When choosing a plan, it is also important to consider whether and how your plan allows you to switch between funds over time. Look for a tariff with a switching option. After all, the potential returns of your tariff depend on the funds in which you have invested your money.

In the event of a switch, there are two options:

  • The entire balance that you have paid into the insurance is transferred from the old to the new funds
  • Only new deposits are invested in the newly selected funds. What you have already paid in remains in the old funds

The best way to find out which option is best for your capital is to talk to an advisor. In any case, it is important for a unit-linked life insurance policy that you obtain detailed and continuous information about which funds your capital is invested in and what they are worth. Only then it is worth taking out the policy, as the value of your life insurance corresponds to the value of the investment funds.

Our advice: Most unit-linked life insurance policies lack a guaranteed interest rate, so market conditions determine your policy's value. Some tariffs offer maximum level guarantees, paying the highest market value reached. You can also opt for guaranteed funds, though this incurs higher costs.

The payout

If the insured event occurs or the agreed insurance period has expired, the sum insured is paid out. How this actually takes place varies depending on the tariff and contract. As a rule, however, the following two options are available:

  • One-off payment: At the end of the contract or in the event of death, the agreed sum is paid out in full by the insurance company to the insured person or their family
  • Annuity: In the event of an insured event, the sum saved is not paid out all at once, but in the form of a monthly annuity for an agreed period. You as the insured person or your family members receive the cash pension

As the unit-linked variant of life insurance is linked to the market value of the selected funds, it is important to keep an eye on this and the performance of the stock markets if you have opted for this type of retirement provision. The reason for this is that if the markets are not in a good phase at the end of the contract, you can use the extension option (if your plan provides for this). This allows you to extend the term of your contract and optimize your return.

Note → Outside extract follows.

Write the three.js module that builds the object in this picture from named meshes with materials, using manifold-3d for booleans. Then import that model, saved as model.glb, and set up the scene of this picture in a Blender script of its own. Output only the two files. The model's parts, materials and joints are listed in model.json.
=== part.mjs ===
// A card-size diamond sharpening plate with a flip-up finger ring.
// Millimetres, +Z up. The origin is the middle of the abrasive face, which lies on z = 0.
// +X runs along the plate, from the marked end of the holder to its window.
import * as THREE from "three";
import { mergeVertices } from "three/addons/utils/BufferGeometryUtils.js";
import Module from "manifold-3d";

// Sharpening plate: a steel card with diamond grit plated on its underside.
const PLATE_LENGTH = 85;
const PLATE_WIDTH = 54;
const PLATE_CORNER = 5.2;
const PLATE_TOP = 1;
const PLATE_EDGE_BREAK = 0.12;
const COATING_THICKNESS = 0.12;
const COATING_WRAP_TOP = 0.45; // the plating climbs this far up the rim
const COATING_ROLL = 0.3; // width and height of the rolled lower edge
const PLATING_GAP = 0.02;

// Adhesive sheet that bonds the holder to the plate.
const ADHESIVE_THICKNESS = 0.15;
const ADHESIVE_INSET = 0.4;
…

Termination, surrender value, lending

If you are no longer satisfied with your unit-linked life insurance or need to access your invested capital, you can cancel the policy. However, you should carefully consider whether this option really makes sense for you and only use it if there is no other option. Early termination usually results in a financial loss for you. Due to the insurance costs, you will often receive less than the premiums you have paid for your policy when you cancel.

The money you get back on termination is the so-called surrender value of your insurance. This is related to the market value of the investment funds in which your money is invested. Early termination is therefore not advisable in the first few years after taking out insurance: In this case, the costs will certainly exceed the gains.

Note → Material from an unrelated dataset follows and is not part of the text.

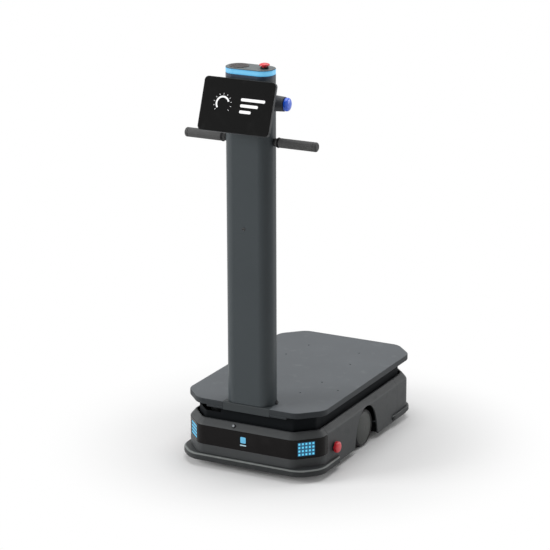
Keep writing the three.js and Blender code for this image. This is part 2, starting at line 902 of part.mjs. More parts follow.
// A scanner: a fixed base on an arm from the deck frame, a spinning rotor, and the window over it.
function addScanners(base) {
  const centre = [scannerX, scannerY, 0];
  const armEnd = frameHalfTrack + frameTube / 2 + seatGap;
  const armRear = frameHalfLength - scannerArmInset;
  const rim = scannerRadius - scannerWindowWall;
  const body = cut(
    join(
      rod(scannerRadius, scannerBaseBottom, scannerBaseTop, "z", centre),
      box(
        armEnd,
        scannerX,
        armRear - scannerArmWidth,
        armRear,
        scannerBaseBottom,
        scannerBaseBottom + scannerArmThickness,
      ),
    ),
    rod(scannerSpindleRadius + seatGap, scannerBaseTop - scannerSpindleDepth, far, "z", centre, smallSteps),
  );
  const rotorBottom = scannerBaseTop + seatGap;
  const flat = scannerRotorRadius * 0.78;
  const optics = box(-far, far, scannerY + flat, far, rotorBottom + 5, far);
  const rotor = join(
    cut(rod(scannerRotorRadius, rotorBottom, rotorBottom + scannerRotorHeight, "z", centre), optics),
    rod(
      scannerSpindleRadius,
      scannerBaseTop - scannerSpindleDepth + 1,
      rotorBottom + 1,
      "z",
      centre,
      smallSteps,
    ),
  );
  const windowTop = rotorBottom + scannerWindowHeight;
  const cover = turned(
    [
      [rim, rotorBottom],
      [scannerRadius, rotorBottom],
      [scannerRadius, windowTop - 3],
      [scannerRadius - 3, windowTop],
      [0, windowTop],
      [0, windowTop - scannerWindowWall],
      [rim, windowTop - scannerWindowWall - 1],
      [rim, rotorBottom],
    ],
    "z",
    centre,
  );
  for (const [end, side] of [["rear", 1], ["front", -1]]) {
    piece(base, `scanner_base_${end}`, forSide(body, side), finishes.black);
    piece(base, `scanner_rotor_${end}`, forSide(rotor, side), finishes.steel);
    piece(base, `scanner_window_${end}`, forSide(cover, side), finishes.gloss);
  }
}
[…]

If you find yourself in financial difficulties, you can lend on your unit-linked life insurance. Some insurance companies as well as life insurance buyers offer mortgage lending. When you take out a loan against your life insurance policy, it is pledged as collateral for a loan. However, the costs of the loan are usually higher than the return on the insurance. For this reason, mortgaging is usually cost-ineffective.

Tax aspects

Tax aspects are an important criterion when choosing your retirement provision. What about unit-linked life insurance? Are the premiums paid in tax-deductible? Are the insurance benefits taxable after the payment-in phase?

As far as the tax deductibility of your insurance premiums is concerned, you must note the following. If your insurance contract was concluded before January 1, 2005, the monthly or annual insurance premiums are considered pension expenses. They are therefore tax-deductible. For contracts concluded after January 1, 2005, the tax advantage does not apply.

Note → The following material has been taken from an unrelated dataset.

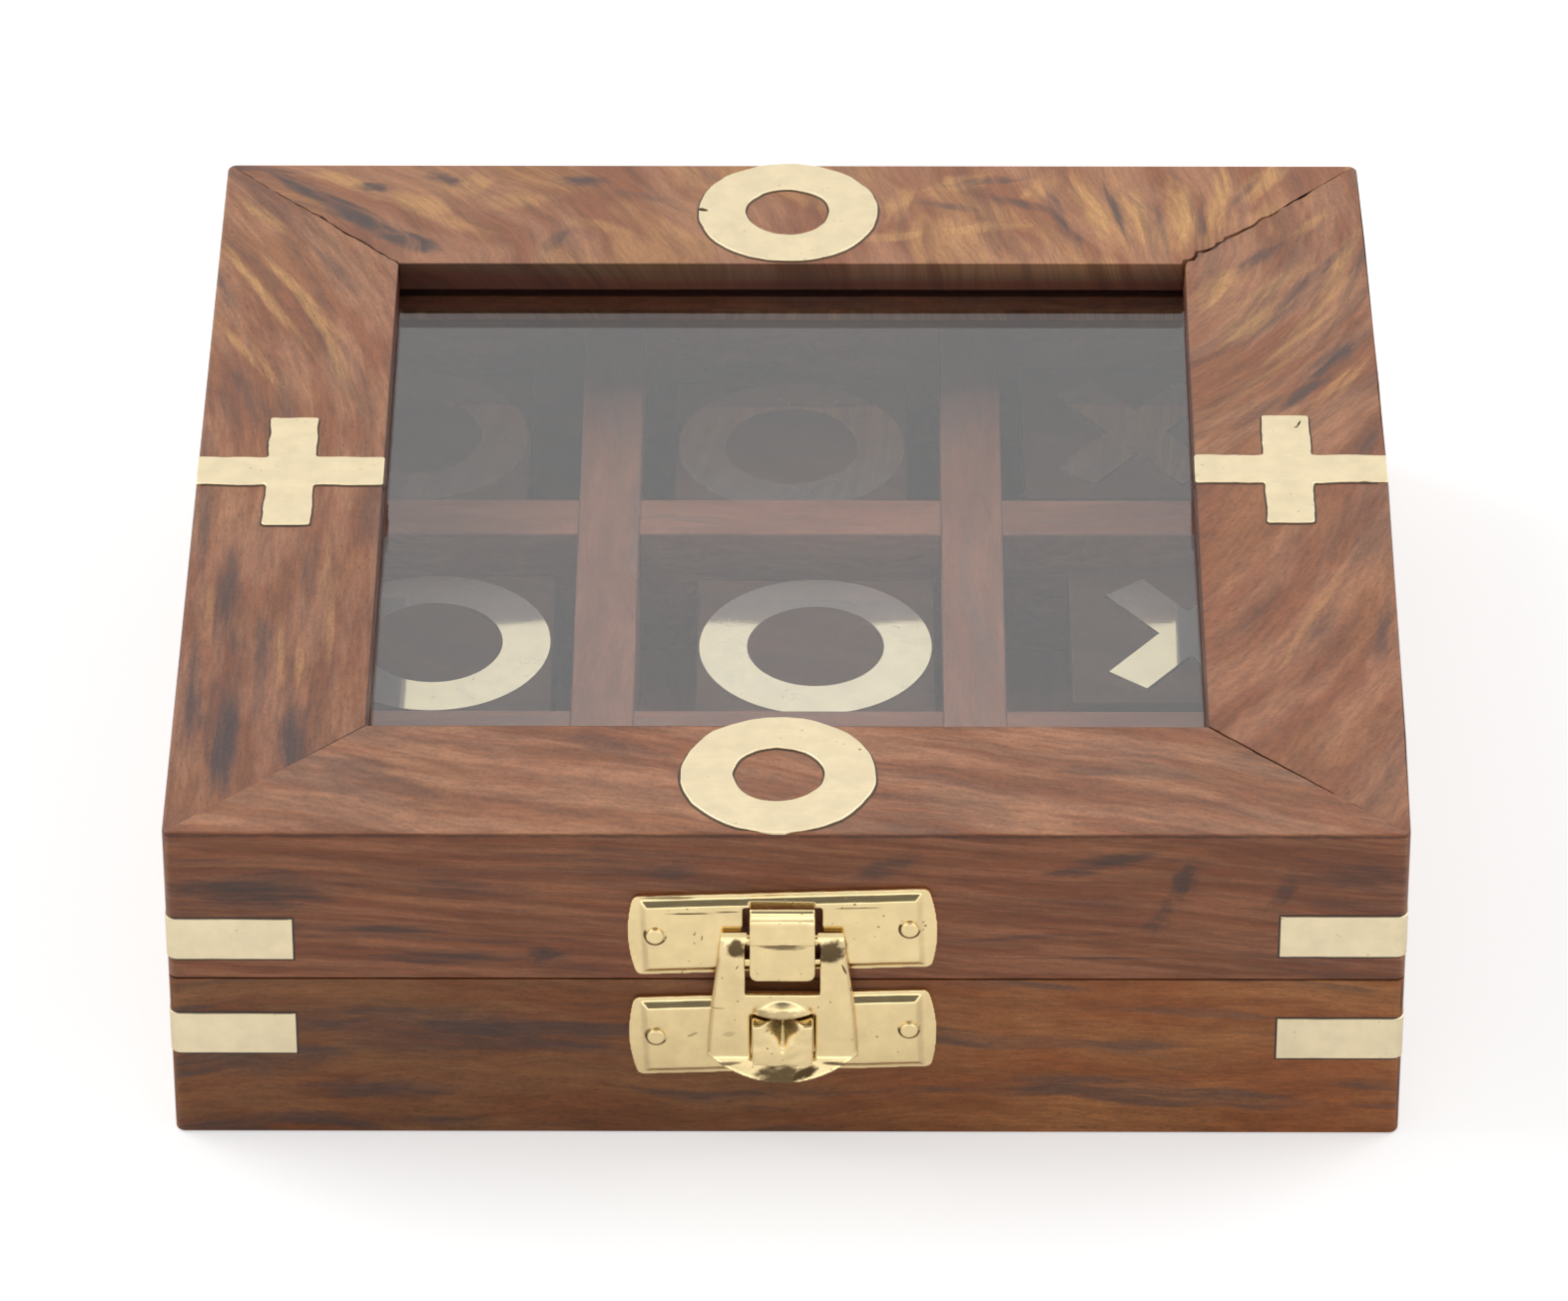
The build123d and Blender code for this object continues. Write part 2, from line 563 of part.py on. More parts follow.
def base_walls():
    """The base's four walls, rebated below for the floor and cut for the brass."""
    frame = standing(outline(), 0, BASE_HEIGHT)
    frame = fillet(frame.edges().group_by(Axis.Z)[0], EDGE_ROUND)
    frame -= slab(-INNER_X, INNER_X, -INNER_Y, INNER_Y, -CUT_OVER, BASE_HEIGHT + CUT_OVER)
    reach_x, reach_y = INNER_X + FLOOR_REBATE, INNER_Y + FLOOR_REBATE
    frame -= slab(-reach_x, reach_x, -reach_y, reach_y, -CUT_OVER, FLOOR)
    frame -= base_back_bevel()
    cuts = base_hinge_cuts()
    cuts += [strap_pocket(corner, SEAM_Z - drop) for corner, drop in BASE_STRAP_DROP.items()]
    cuts += nail_holes(SEAM_Z - BASE_PLATE_DROP)
    for cut in cuts:
        frame -= cut
    return mitred(frame, -INNER_X, INNER_X, -INNER_Y, INNER_Y, 0, BASE_HEIGHT)


def floor_panel():
    """The bottom, glued flush into the rebate of the walls."""
    reach_x, reach_y = INNER_X + FLOOR_REBATE, INNER_Y + FLOOR_REBATE
    return slab(-reach_x, reach_x, -reach_y, reach_y, 0, FLOOR)


def dividers():
    """Two strips each way, halved over each other where they cross."""
    half = DIVIDER / 2
    top = BASE_HEIGHT - DIVIDER_DROP
    middle_z = (FLOOR + top) / 2
    parts = {}
    for name, sign in (("left", -1), ("right", 1)):
        x = sign * DIVIDER_OFFSET
        strip = slab(x - half, x + half, -INNER_Y, INNER_Y, FLOOR, top)
        for y in (-DIVIDER_OFFSET, DIVIDER_OFFSET):
            strip -= slab(x - half, x + half, y - half, y + half, FLOOR - CUT_OVER, middle_z)
        parts[name] = strip
    for name, sign in (("front", -1), ("back", 1)):
        y = sign * DIVIDER_OFFSET
        strip = slab(-INNER_X, INNER_X, y - half, y + half, FLOOR, top)
        for x in (-DIVIDER_OFFSET, DIVIDER_OFFSET):
            strip -= slab(x - half, x + half, y - half, y + half, middle_z, BASE_HEIGHT + CUT_OVER)
        parts[name] = strip
    return parts


# Playing pieces

def cell(index, inner):
    """Middle and width of a compartment along one axis."""
    near = DIVIDER_OFFSET - DIVIDER / 2
    if index == 0:
        return 0.0, 2 * near
    low = DIVIDER_OFFSET + DIVIDER / 2
    return index * (low + inner) / 2, inner - low


def tile_place(column, row, lean_x, lean_y):
    """Where a loose piece lies in its compartment."""
    middle_x, width_x = cell(column, INNER_X)
    middle_y, width_y = cell(row, INNER_Y)
    slack_x = (width_x - TILE) / 2 - TILE_SIDE_GAP
    slack_y = (width_y - TILE) / 2 - TILE_SIDE_GAP
    return middle_x + lean_x * slack_x, middle_y + lean_y * slack_y


def symbol_face(kind):
    """A nought or a cross, flat."""
    if kind == "nought":
        return Circle(NOUGHT_OUTER / 2) - Circle(NOUGHT_HOLE / 2)
    bar = Rectangle(CROSS_LENGTH, CROSS_BAR)
    return Rot(0, 0, CROSS_ANGLE) * bar + Rot(0, 0, -CROSS_ANGLE) * bar


def tile(kind, x, y):
    """A wooden playing piece with the recess for its symbol."""
    half = TILE / 2
    bottom = FLOOR + TILE_SEAT
    top = bottom + TILE_HEIGHT
    block = slab(x - half, x + half, y - half, y + half, bottom, top)
    block = fillet(block.edges().filter_by(Axis.Z), TILE_ROUND)
    recess = Pos(x, y, 0) * symbol_face(kind)
    return block - standing(recess, top + SYMBOL_PROUD - SYMBOL, top + CUT_OVER)


def symbol(kind, x, y):
    """The brass symbol of a playing piece."""
    top = FLOOR + TILE_SEAT + TILE_HEIGHT + SYMBOL_PROUD
    return standing(Pos(x, y, 0) * symbol_face(kind), top - SYMBOL, top)


# The whole box

def build():
    """Every piece of the box, by name."""
    parts = {}
    for side, rail in lid_rails().items():
        parts[f"lid_rail_{side}"] = rail
    parts["window_glass"] = window_glass()
    for side, bead in glass_beads().items():
        parts[f"glass_bead_{side}"] = bead
    for side in RING_SHIFT:
        parts[f"lid_ring_{side}"] = lid_inlay(ring, side)
    for side in PLUS_SHIFT:
        parts[f"lid_plus_{side}"] = lid_inlay(plus, side)
    for corner, rise in LID_STRAP_RISE.items():
        parts[f"lid_strap_{corner}"] = strap(corner, SEAM_Z + rise)
    parts["latch_plate"] = latch_plate()
    parts["latch_plate_nails"] = nails(SEAM_Z + LID_PLATE_RISE)
    parts["latch_hasp"] = hasp()

    for side, wall in base_walls().items():
        parts[f"base_wall_{side}"] = wall
    parts["floor_panel"] = floor_panel()
    for name, strip in dividers().items():
        parts[f"divider_{name}"] = strip
    for corner, drop in BASE_STRAP_DROP.items():
        parts[f"base_strap_{corner}"] = strap(corner, SEAM_Z - drop)
    parts["catch_plate"] = catch_plate()
    parts["catch_plate_nails"] = nails(SEAM_Z - BASE_PLATE_DROP)

    hinges = {"left": -HINGE_X, "right": HINGE_X}
    screws = [lower_screw(x + shift) for x in hinges.values() for shift in (-HINGE_SCREW_X, HINGE_SCREW_X)]
    for name, x in hinges.items():
        parts[f"hinge_lower_leaf_{name}"] = lower_leaf(x, range(0, KNUCKLES, 2))
        parts[f"hinge_upper_leaf_{name}"] = over_seam(lower_leaf(x, range(1, KNUCKLES, 2)))
    parts["hinge_lower_screws"] = screws
    parts["hinge_upper_screws"] = [over_seam(screw) for screw in screws]
    parts["hinge_pins"] = [hinge_pin(x) for x in hinges.values()]

    for name, (kind, column, row, lean_x, lean_y) in PIECES.items():
        x, y = tile_place(column, row, lean_x, lean_y)
        parts[f"tile_{name}"] = tile(kind, x, y)
        parts[f"{kind}_{name}"] = symbol(kind, x, y)
    return parts


def solids_of(shape):
    """The solids of a shape or of a list of shapes."""
    shapes = shape if isinstance(shape, list) else [shape]
    return [solid for one in shapes for solid in one.solids()]


os.makedirs("parts", exist_ok=True)
for node, shape in build().items():
    found = solids_of(shape)
    export_step(found[0] if len(found) == 1 else Compound(children=found), f"parts/{node}.step")
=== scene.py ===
# %% [markdown]
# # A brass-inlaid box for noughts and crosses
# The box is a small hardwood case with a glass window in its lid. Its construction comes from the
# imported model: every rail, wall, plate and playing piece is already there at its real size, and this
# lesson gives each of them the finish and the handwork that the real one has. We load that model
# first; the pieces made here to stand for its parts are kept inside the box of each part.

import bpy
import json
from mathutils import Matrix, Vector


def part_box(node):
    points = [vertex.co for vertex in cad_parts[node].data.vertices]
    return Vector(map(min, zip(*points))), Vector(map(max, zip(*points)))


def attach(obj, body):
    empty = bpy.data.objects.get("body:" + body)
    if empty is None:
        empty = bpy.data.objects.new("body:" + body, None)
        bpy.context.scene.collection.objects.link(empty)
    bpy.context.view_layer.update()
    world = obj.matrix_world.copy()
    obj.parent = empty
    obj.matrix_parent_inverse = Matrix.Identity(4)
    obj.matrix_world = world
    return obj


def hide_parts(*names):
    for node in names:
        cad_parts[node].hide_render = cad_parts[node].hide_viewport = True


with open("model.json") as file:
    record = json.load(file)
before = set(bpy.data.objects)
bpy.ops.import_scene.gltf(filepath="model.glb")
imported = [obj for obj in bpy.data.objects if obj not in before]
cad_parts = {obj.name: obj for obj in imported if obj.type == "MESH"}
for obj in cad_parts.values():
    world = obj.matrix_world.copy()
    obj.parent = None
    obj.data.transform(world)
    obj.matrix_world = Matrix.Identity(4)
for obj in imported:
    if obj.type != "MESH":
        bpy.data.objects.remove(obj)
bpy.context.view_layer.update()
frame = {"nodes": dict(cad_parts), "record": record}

# %% Units, names and who rides on what
import json
import math

import bmesh
import bpy
from mathutils import Matrix, Vector, noise

MM = 0.001
scene = bpy.context.scene
nodes = frame["nodes"]
BODY_OF = {node: body for body, members in frame["record"]["behaviour"]["bodies"].items() for node in members}
SLOT_OF = {part["node"]: part["material_slot"] for part in frame["record"]["subparts"]}
CORNERS = ("front_left", "front_right", "back_left", "back_right")

# %% Heights and edges that the finishes need
LID_LOW, LID_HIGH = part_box("lid_rail_front")
TOP_Z = LID_HIGH.z
FRONT_Y = LID_LOW.y
BACK_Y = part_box("lid_rail_back")[1].y
LEFT_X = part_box("lid_rail_left")[0].x
RIGHT_X = -LEFT_X
WINDOW_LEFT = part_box("glass_bead_left")[1].x
WINDOW_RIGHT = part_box("glass_bead_right")[0].x
WINDOW_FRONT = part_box("glass_bead_front")[1].y
WINDOW_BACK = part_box("glass_bead_back")[0].y
print("lid top at", round(TOP_Z / MM, 2), "mm; window", round((WINDOW_RIGHT - WINDOW_LEFT) / MM, 1), "by",
      round((WINDOW_BACK - WINDOW_FRONT) / MM, 1), "mm")

# %% [markdown]
# ## Camera
# The photograph was taken from well above the front of the box with a long lens, which is why its
# sides hardly converge. The place and the angles below were fitted to the corners of the box, so
# the render can be laid over the photograph. A small turn and a small roll are part of that fit.

# %% Camera
CAMERA_PLACE = Vector((6.45, -997.4, 724.8)) * MM
LOOK_DOWN = 35.255
TURN = 0.412
ROLL = -0.153
LENS = 216.1


def new_object(name, data):
    """An object that stands in the scene."""
    thing = bpy.data.objects.new(name, data)
    scene.collection.objects.link(thing)
    return thing


camera_data = bpy.data.cameras.new("camera")
camera_data.sensor_width = 36.0
camera_data.lens = LENS
camera = new_object("camera", camera_data)
turn = Matrix.Rotation(math.radians(TURN), 4, "Z")
tilt = Matrix.Rotation(math.radians(90 - LOOK_DOWN), 4, "X")
roll = Matrix.Rotation(math.radians(ROLL), 4, "Z")
camera.matrix_world = Matrix.Translation(CAMERA_PLACE) @ turn @ tilt @ roll
scene.camera = camera
print("camera is", round(CAMERA_PLACE.length, 3), "m from the middle of the underside")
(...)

During the payout phase, you must bear in mind that profits from capital investments such as funds are generally taxable. However, even in this case, contracts that were concluded before January 1, 2005 enjoy some advantages. In this case, there is no tax liability if three conditions are met:

  1. The contract must have been in place for at least twelve years
  2. The insurance premiums have been paid in regularly for at least five years
  3. The death benefit amounts to at least 60 percent of the capital paid in

Unit-linked life insurance: advantages and disadvantages

If you are thinking about using unit-linked life insurance to secure your retirement provision and protect your loved ones from financial risks, you should be aware of the advantages and disadvantages of unit-linked life insurance.


  • Higher returns than classic life insurance
  • Combination of retirement provision and investment
  • Choice of investment funds


  • higher risk and high costs
  • You have to carefully consider the fluctuations in the stock markets
  • The fund selection has leeway, but is limited by the provider

When and for whom is unit-linked life insurance worthwhile?

Unit-linked life insurance is more worthwhile than traditional life insurance. However, this assumes that you can bear the costs. If you can no longer do so, you have the option of terminating the policy early. However, this entails losses: your invested capital is usually lost in the event of premature termination.

Unit-linked life insurance also makes sense because it combines retirement provision with fund investments and therefore generates more profits than traditional life insurance. However, this requires you to be familiar with the stock market and stay informed about the performance of your funds.

For these reasons, unit-linked life insurance is only worthwhile for those who want to invest money for the long term and are already familiar with the topic of investments. If this does not apply to you, unit-linked life insurance is not advisable. In this case, alternative forms of old-age provision are recommended.

Additional benefits of a term life insurance

Unit-linked life insurance is a pension product that consists of a savings investment in investment funds. At the end of the contract or in the event of death, the insurance benefit is paid out and the sum insured is paid out either as a lump sum or as an annuity.

Unlike traditional life insurance, unit-linked life insurance offers the possibility of higher returns and financial benefits. However, you will only benefit from this if you keep abreast of developments on the stock markets in order to monitor the status of your policy and your invested capital. This is necessary because otherwise there is a risk of financial losses.

Unit-linked life insurance is therefore only recommended for those who are prepared to take a certain amount of risk.